[The problem]
Reproduce exactly the lines from the one containing "Reconstruct the object" through the last line of the data, both ends included.

[Source records]
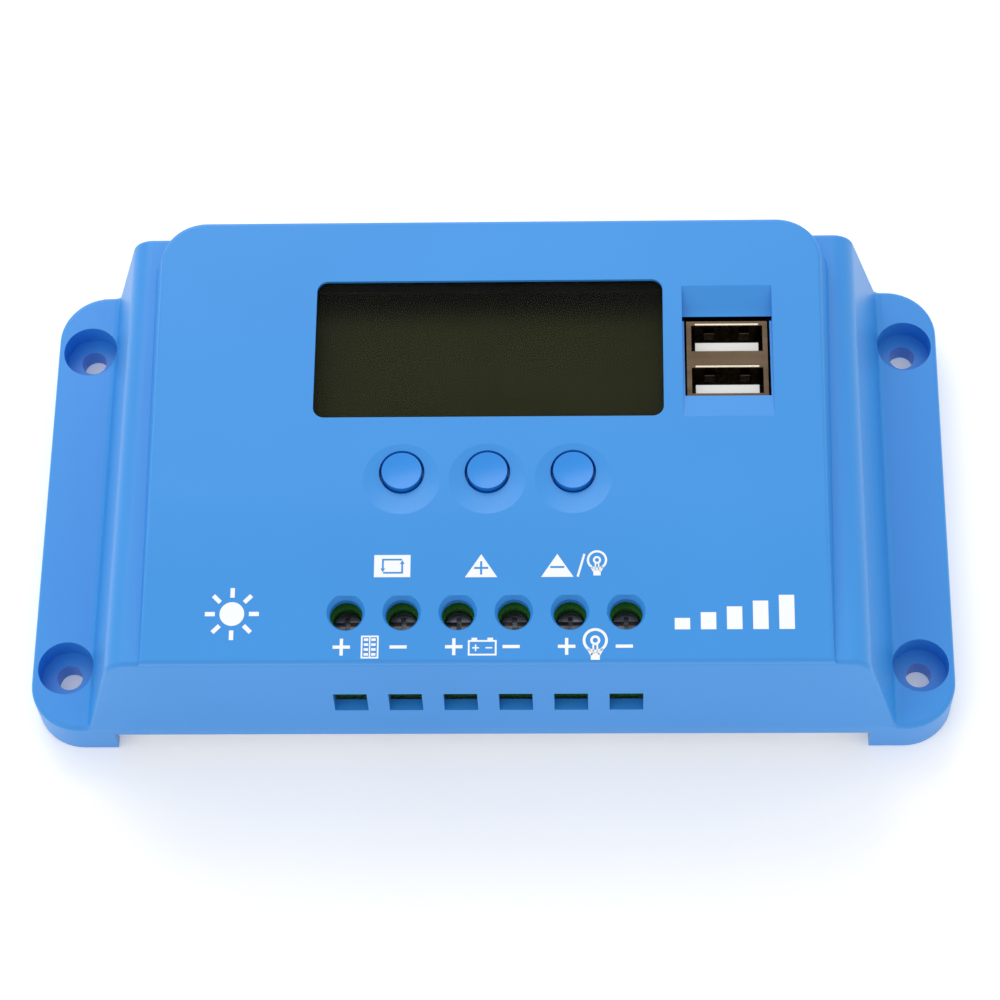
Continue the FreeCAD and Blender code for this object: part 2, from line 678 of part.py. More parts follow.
def chip(name, width, depth, tall, x, y):
    """A moulded chip with gull-wing legs on its two long sides."""
    case = box(name + "Case", width, depth, main_top + 0.15, main_top + tall, x, y)
    legs = []
    count = int(width / 1.27)
    for side in (-1, 1):
        for index in range(count):
            along = x + 1.27 * (index - (count - 1) / 2)
            legs.append(box(f"{name}Leg{side + 1}{index}", 0.45, 1.2, main_top, main_top + 0.25, along,
                            y + side * (depth / 2 + 0.6)))
    return case, legs


chips = [chip("Controller", 14, 9, 2.2, 8, 24),
         chip("Regulator", 5, 4, 1.7, -2, 10),
         chip("Amplifier", 9, 4, 1.7, 16, 8),
         chip("Driver", 9, 4, 1.7, -22, 6),
         chip("Switcher", 5, 4, 1.7, 30, -2)]
node(group("ChipCases", *[case for case, legs in chips]), "chips")
node(group("ChipLegs", *[leg for case, legs in chips for leg in legs]), "chip_legs")


def shunt(name, x, y):
    """A current shunt: a metal strap standing in two legs."""
    strap = box(name + "Strap", 12, 1.6, main_top, main_top + 5, x, y)
    return cut(name, strap, box(name + "Gap", 9.6, 3, main_top - 1, main_top + 3.8, x, y))


node(group("Shunts", shunt("ShuntOne", -10, -18), shunt("ShuntTwo", 10, -18)), "current_shunts")
node(group("Diodes", *[box(f"Diode{i}", 7, 5.8, main_top, main_top + 2.4, x, -19)
                       for i, x in enumerate((-34, -24, 24, 34))]), "diodes")
small_places = [(-6 + 3.2 * column, 14 + 2.6 * row) for column in range(3) for row in range(2)]
small_places += [(22 + 3.2 * column, 14 + 2.6 * row) for column in range(3) for row in range(4)]
small_places += [(-30 + 3.2 * column, -6 + 2.6 * row) for column in range(5) for row in range(3)]
small_places += [(4 + 3.2 * column, -6 + 2.6 * row) for column in range(5) for row in range(3)]
node(group("SmallParts", *[box(f"Small{i}", 2, 1.25, main_top, main_top + 0.7, x, y)
                           for i, (x, y) in enumerate(small_places)]), "small_components")
node(box("Crystal", 11, 4.4, main_top, main_top + 3.5, 8, 33), "timing_crystal")


# ---------------------------------------------------------------- wire terminals

entry_low = dims.wire_low - 0.2
entry_high = entry_low + 5.9


def terminal_block():
    """The green housing: one cell a pole, open to the wire at the front and to a screwdriver on top."""
    middle = dims.pole_place
    front = middle - dims.block_depth / 2
    upright = box("BlockUpright", dims.block_width, dims.block_depth, main_top, dims.block_top, 0, middle)
    nose = box("BlockNose", dims.block_width, front + 1 - dims.nose_front, main_top, dims.nose_top, 0,
               (dims.nose_front + front + 1) / 2)
    blank = fuse("BlockBlank", upright, nose)
    gaps = 2 * dims.cell_gap
    tools = []
    for index, x in enumerate(pole_places()):
        tools.append(box(f"Cell{index}", dims.cage_wide + gaps, dims.cage_deep + gaps,
                         dims.cage_low - 0.4, dims.cell_top, x, middle))
        tools.append(box(f"Entry{index}", 6, dims.block_depth, entry_low, entry_high, x, front))
        tools.append(rod(f"LedgeHole{index}", dims.ledge_hole, 20, 32, x, middle))
        tools.append(rod(f"HeadWell{index}", dims.head_well, dims.cell_top + dims.ledge, 32, x, middle))
        tools.append(box(f"BarSlot{index}", dims.bar_wide + 0.3, dims.bar_rear - middle + 0.1,
                         dims.bar_low - 0.1, dims.bar_low + dims.bar_sheet + 0.1, x,
                         (dims.bar_rear + middle) / 2 + 0.05))
        tools.append(box(f"LegSlot{index}", dims.bar_wide + 0.3, dims.bar_sheet + 0.2, 9,
                         dims.bar_low + 0.2, x, dims.bar_rear - dims.bar_sheet / 2))
        tools.append(box(f"FrontNotch{index}", 0.8, 2.4, 9, dims.block_top + 1, x + dims.pole_pitch / 2,
                         dims.nose_front + 0.6))
    return cut("TerminalBlock", blank, *tools)


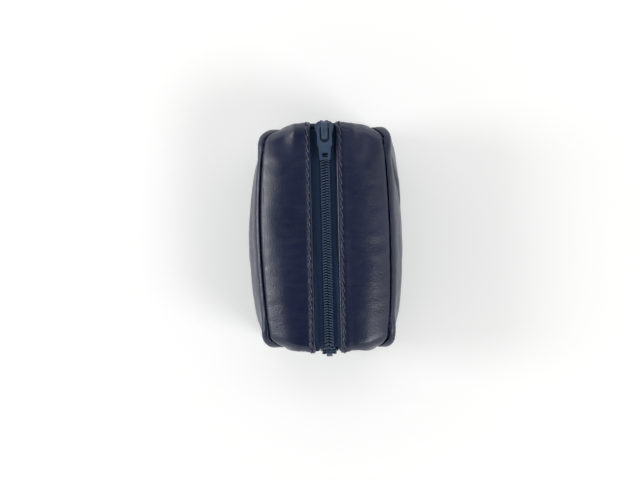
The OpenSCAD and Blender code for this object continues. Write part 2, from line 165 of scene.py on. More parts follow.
def settled(points):
    """The leather as it has settled with use: the front pushed out a little, most of all beside the zip."""
    x, y, z = points[..., 0], points[..., 1], points[..., 2]
    out = smooth((np.abs(x) - 10) / 9)
    beside_zip = np.exp(-((np.abs(x) - 6) / 5) ** 2)
    front = mix(1.1, 2.0, smooth(x / 10)) * out + 1.4 * beside_zip * smooth((z - cross_z - 4) / 10)
    points[..., 1] += 0.5 * out * smooth((y - 40) / 9) - front * smooth((-y - 40) / 9)
    return points


def half_w(y, side):
    """Middle to the long seam, at a place along the pouch."""
    return SEAM[side](y) - drawn_in(y, side)


def fullness(x):
    """1 in the middle, falling to 0 at the long seams: the swell of the top and the base."""
    return 1 - np.minimum(1, np.abs(x) / half_top) ** 3.4


def top_z(x):
    """Height of the top."""
    return body_h - seam_drop * (1 - fullness(x))


def base_z(x):
    """Height of the underside, which lifts towards the long seams."""
    return base_lift * (1 - np.minimum(1, fullness(x) * 1.6))


def end_y(x, end, z):
    """Middle to the end's face. It dips towards a tape that is set deep."""
    dip = min(0, reach[end] + zip_depth - half_l) * np.exp(-(np.maximum(0, np.abs(x) - tape_half) / 9) ** 2)
    return half_l - end_bulge * np.minimum(1, np.abs(x) / half_top) ** 1.6 + dip * clamp((z - cross_z + 12) / 12)


def ripple(point, size, seed=0.0):
    """Soft noise from -1 to 1 whose bumps are about size wide."""
    x, y, z = point
    sx, sy, sz = size if isinstance(size, tuple) else (size, size, size)
    return noise.noise(Vector((x / sx + seed, y / sy - seed * 0.7, z / sz + seed * 1.3)))


def ripples(points, size, seed=0.0):
    """The same noise for a whole grid of points."""
    flat = points.reshape(-1, 3)
    return np.array([ripple(p, size, seed) for p in flat]).reshape(points.shape[:-1])


# ---- Meshes ----

def grid_normals(points):
    """A unit normal at each point of a grid."""
    across = np.gradient(points, axis=1)
    along = np.gradient(points, axis=0)
    normal = np.cross(across, along)
    length = np.linalg.norm(normal, axis=2, keepdims=True)
    return normal / np.maximum(length, 1e-9)


def unit(vectors):
    """Each vector at length 1."""
    return vectors / np.linalg.norm(vectors, axis=-1, keepdims=True)


def grid_mesh(name, points, flip=False):
    """A sheet of quads from rows of points, with a UV map in metres."""
    rows, cols = points.shape[:2]
    index = np.arange(rows * cols).reshape(rows, cols)
    a, b = index[:-1, :-1].ravel(), index[:-1, 1:].ravel()
    c, d = index[1:, 1:].ravel(), index[1:, :-1].ravel()
    faces = np.stack([a, d, c, b] if flip else [a, b, c, d], axis=1)
    mesh = bpy.data.meshes.new(name)
    mesh.from_pydata((points.reshape(-1, 3) * MM).tolist(), [], faces.tolist())
    step_u = np.linalg.norm(np.diff(points, axis=1), axis=2)
    step_v = np.linalg.norm(np.diff(points, axis=0), axis=2)
    u = np.concatenate([np.zeros((rows, 1)), np.cumsum(step_u, axis=1)], axis=1)
    v = np.concatenate([np.zeros((1, cols)), np.cumsum(step_v, axis=0)], axis=0)
    uv = np.stack([u.ravel(), v.ravel()], axis=1) * MM
    layer = mesh.uv_layers.new(name="UVMap")
    corners = np.empty(len(mesh.loops), dtype=np.int32)
    mesh.loops.foreach_get("vertex_index", corners)
    layer.data.foreach_set("uv", uv[corners].ravel())
    mesh.shade_smooth()
    return mesh


def new_object(name, mesh, material=None):
    obj = bpy.data.objects.new(name, mesh)
    bpy.context.scene.collection.objects.link(obj)
    if material:
        mesh.materials.clear()
        mesh.materials.append(material)
    return obj


def baked(obj):
    """The object with its modifiers turned into plain mesh."""
    bpy.context.view_layer.update()
    graph = bpy.context.evaluated_depsgraph_get()
    mesh = bpy.data.meshes.new_from_object(obj.evaluated_get(graph), depsgraph=graph)
    obj.modifiers.clear()
    old, obj.data = obj.data, mesh
    name = old.name
    bpy.data.meshes.remove(old)
    mesh.name = name
    return obj


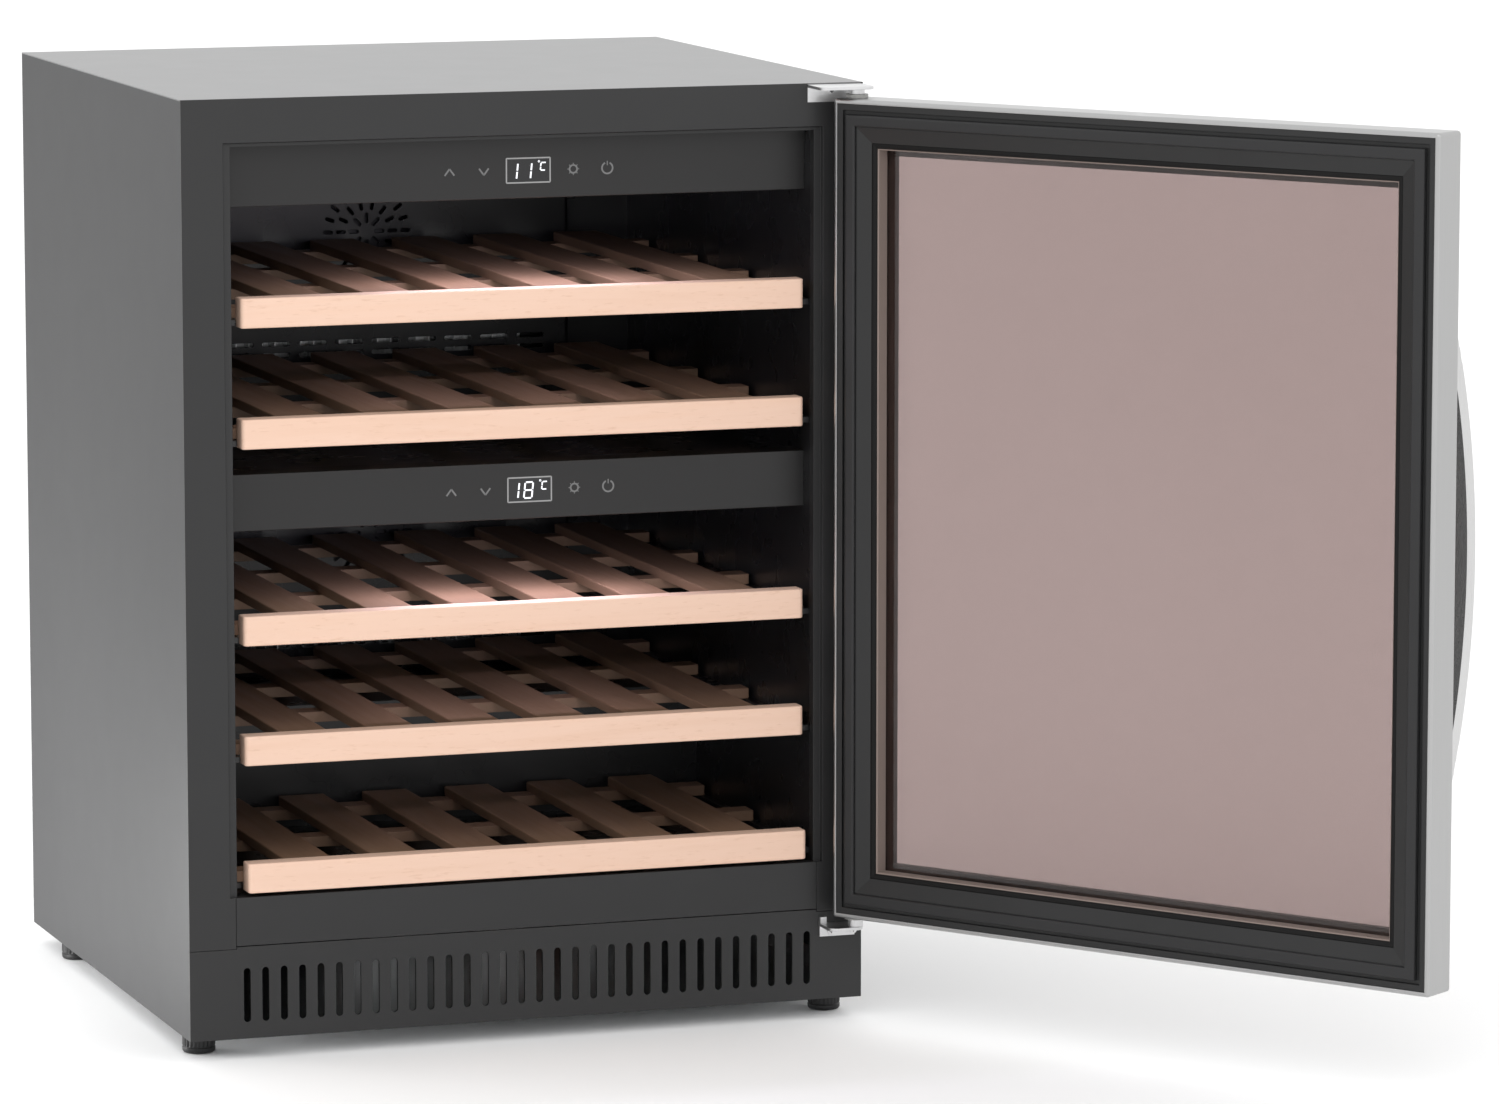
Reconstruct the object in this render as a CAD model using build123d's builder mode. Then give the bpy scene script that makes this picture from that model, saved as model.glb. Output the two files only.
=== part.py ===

[Answer in full]
Reconstruct the object in this render as a CAD model using build123d's builder mode. Then give the bpy scene script that makes this picture from that model, saved as model.glb. Output the two files only.
=== part.py ===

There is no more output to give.